DATA PROVIDED ->
_ _ _ _
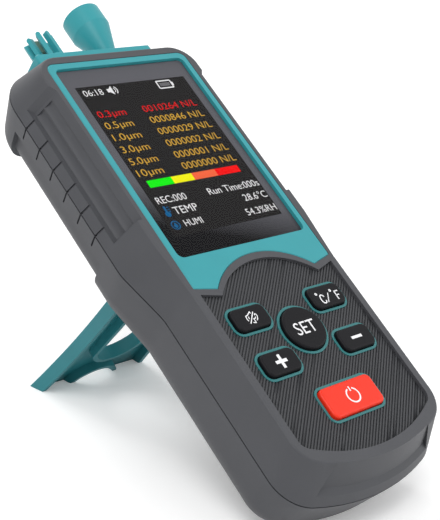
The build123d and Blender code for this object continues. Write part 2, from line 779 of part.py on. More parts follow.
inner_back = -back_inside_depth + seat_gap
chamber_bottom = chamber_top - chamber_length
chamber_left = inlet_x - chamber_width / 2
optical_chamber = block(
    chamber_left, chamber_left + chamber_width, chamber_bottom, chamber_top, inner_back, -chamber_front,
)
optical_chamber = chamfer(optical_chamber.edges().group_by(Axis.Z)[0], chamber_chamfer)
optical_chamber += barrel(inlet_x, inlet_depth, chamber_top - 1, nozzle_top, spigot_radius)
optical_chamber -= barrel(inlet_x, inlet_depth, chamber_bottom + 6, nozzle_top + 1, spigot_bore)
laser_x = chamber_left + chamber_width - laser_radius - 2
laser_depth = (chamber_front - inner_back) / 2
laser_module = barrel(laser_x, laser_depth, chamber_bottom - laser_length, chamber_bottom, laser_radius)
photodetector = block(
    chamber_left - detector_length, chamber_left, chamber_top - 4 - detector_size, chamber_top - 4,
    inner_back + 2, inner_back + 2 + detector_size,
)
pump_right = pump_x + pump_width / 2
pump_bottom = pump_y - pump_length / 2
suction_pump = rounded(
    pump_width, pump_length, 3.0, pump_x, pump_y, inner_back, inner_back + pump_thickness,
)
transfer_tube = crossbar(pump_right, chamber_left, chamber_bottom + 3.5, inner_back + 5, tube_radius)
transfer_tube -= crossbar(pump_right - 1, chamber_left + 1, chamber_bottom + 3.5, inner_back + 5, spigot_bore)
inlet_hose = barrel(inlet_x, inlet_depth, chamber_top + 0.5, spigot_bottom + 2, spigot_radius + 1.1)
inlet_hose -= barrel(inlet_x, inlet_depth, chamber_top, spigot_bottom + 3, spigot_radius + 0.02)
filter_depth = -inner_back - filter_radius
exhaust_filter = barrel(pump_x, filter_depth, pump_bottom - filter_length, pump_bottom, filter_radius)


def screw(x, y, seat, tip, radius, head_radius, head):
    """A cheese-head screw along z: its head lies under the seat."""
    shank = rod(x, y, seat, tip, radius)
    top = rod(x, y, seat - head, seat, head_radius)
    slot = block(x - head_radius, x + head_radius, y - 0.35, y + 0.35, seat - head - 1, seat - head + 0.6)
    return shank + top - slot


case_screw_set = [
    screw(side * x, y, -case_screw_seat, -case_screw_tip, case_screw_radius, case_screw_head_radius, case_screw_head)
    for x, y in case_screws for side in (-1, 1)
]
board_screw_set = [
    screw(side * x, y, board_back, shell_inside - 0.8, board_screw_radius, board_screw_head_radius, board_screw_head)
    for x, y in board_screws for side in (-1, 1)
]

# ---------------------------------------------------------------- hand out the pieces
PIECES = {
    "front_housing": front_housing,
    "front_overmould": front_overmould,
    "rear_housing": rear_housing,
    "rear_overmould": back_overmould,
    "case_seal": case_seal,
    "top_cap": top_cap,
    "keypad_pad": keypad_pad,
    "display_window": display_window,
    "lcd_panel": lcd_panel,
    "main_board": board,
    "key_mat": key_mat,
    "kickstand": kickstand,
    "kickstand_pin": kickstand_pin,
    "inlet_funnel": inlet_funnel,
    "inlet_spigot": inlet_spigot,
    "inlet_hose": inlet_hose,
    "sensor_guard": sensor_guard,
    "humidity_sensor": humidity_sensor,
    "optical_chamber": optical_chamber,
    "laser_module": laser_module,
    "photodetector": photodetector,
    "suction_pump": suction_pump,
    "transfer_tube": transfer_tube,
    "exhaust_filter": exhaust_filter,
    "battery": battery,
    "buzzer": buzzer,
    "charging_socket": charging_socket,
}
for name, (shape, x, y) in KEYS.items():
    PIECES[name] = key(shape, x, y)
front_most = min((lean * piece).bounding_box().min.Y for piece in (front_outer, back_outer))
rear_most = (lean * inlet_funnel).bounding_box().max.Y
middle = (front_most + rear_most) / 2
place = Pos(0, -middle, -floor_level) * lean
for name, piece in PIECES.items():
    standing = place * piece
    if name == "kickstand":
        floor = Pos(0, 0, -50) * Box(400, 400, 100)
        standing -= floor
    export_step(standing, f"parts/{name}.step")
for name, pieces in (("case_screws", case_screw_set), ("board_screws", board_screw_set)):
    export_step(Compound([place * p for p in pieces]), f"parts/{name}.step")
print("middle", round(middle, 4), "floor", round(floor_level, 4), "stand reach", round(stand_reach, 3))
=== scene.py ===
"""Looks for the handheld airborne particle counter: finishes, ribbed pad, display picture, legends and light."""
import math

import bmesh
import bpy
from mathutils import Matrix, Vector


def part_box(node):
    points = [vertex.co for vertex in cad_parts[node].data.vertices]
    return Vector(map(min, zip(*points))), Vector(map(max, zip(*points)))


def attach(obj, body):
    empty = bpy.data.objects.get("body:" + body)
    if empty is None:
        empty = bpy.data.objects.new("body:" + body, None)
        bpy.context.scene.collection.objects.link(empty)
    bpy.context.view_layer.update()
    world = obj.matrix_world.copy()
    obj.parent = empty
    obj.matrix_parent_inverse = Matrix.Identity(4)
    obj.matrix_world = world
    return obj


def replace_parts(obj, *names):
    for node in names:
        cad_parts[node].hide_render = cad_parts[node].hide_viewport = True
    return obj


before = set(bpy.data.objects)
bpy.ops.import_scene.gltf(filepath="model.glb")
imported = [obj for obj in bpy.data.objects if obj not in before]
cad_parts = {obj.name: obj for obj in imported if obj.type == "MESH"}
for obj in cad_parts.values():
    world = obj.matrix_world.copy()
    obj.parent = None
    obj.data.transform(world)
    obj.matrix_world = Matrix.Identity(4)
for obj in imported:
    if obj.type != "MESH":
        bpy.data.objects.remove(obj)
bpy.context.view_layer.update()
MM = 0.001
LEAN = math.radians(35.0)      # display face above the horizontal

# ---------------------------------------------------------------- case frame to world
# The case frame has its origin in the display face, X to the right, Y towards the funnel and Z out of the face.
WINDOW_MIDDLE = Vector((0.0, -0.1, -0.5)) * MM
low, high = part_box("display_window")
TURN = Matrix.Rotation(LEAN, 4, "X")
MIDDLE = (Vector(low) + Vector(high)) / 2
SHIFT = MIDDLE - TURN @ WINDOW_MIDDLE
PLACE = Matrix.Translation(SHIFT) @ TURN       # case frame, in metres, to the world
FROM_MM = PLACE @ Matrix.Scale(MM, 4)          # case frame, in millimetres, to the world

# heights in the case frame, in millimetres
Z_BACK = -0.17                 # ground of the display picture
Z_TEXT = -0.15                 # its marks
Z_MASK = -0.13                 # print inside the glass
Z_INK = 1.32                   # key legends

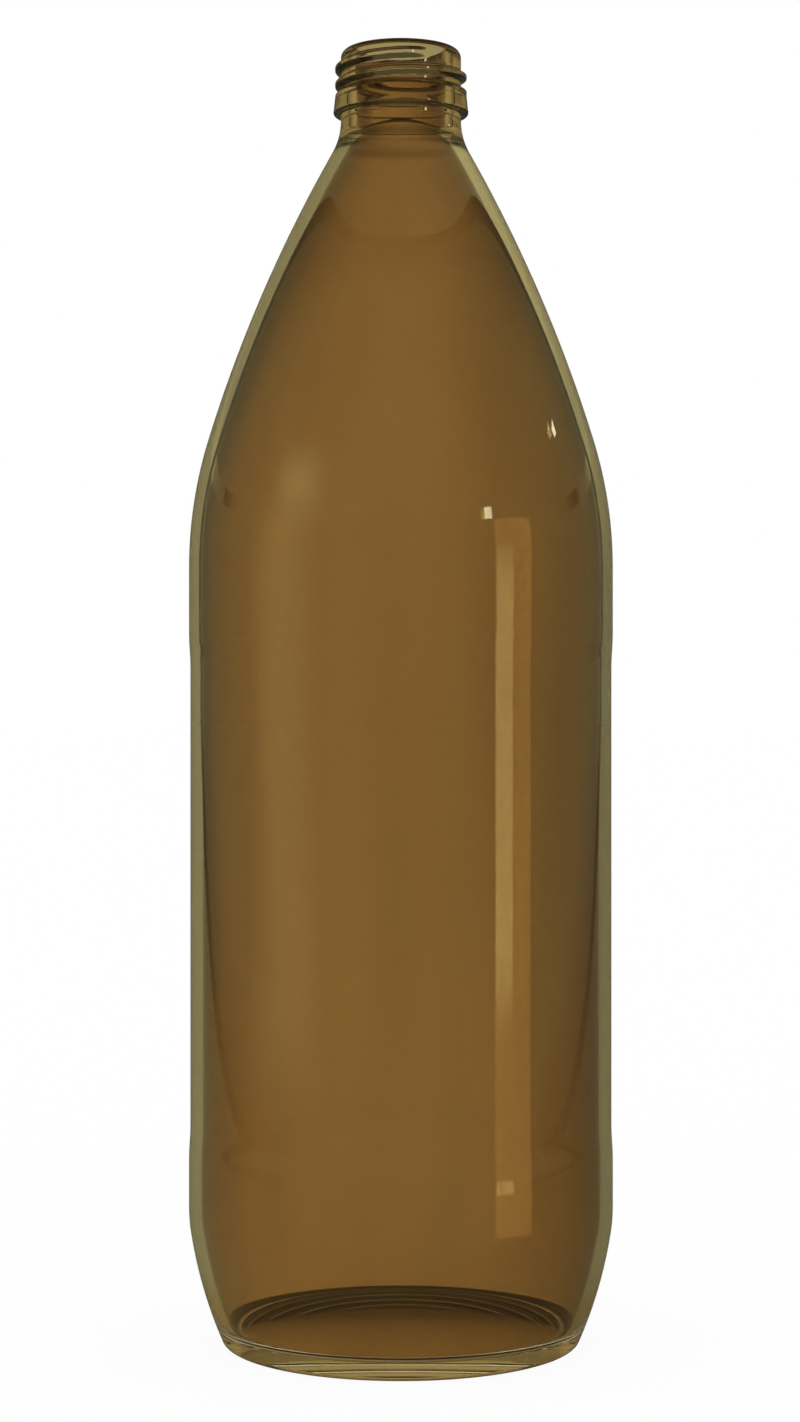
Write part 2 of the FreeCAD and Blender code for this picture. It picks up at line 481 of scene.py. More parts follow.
_ _ _ _
INSTRUCTIONS TO FOLLOW -> Scan the data above; copy every line where "code" appears.

WRITTEN REPLY ->
The build123d and Blender code for this object continues. Write part 2, from line 779 of part.py on. More parts follow.
Write part 2 of the FreeCAD and Blender code for this picture. It picks up at line 481 of scene.py. More parts follow.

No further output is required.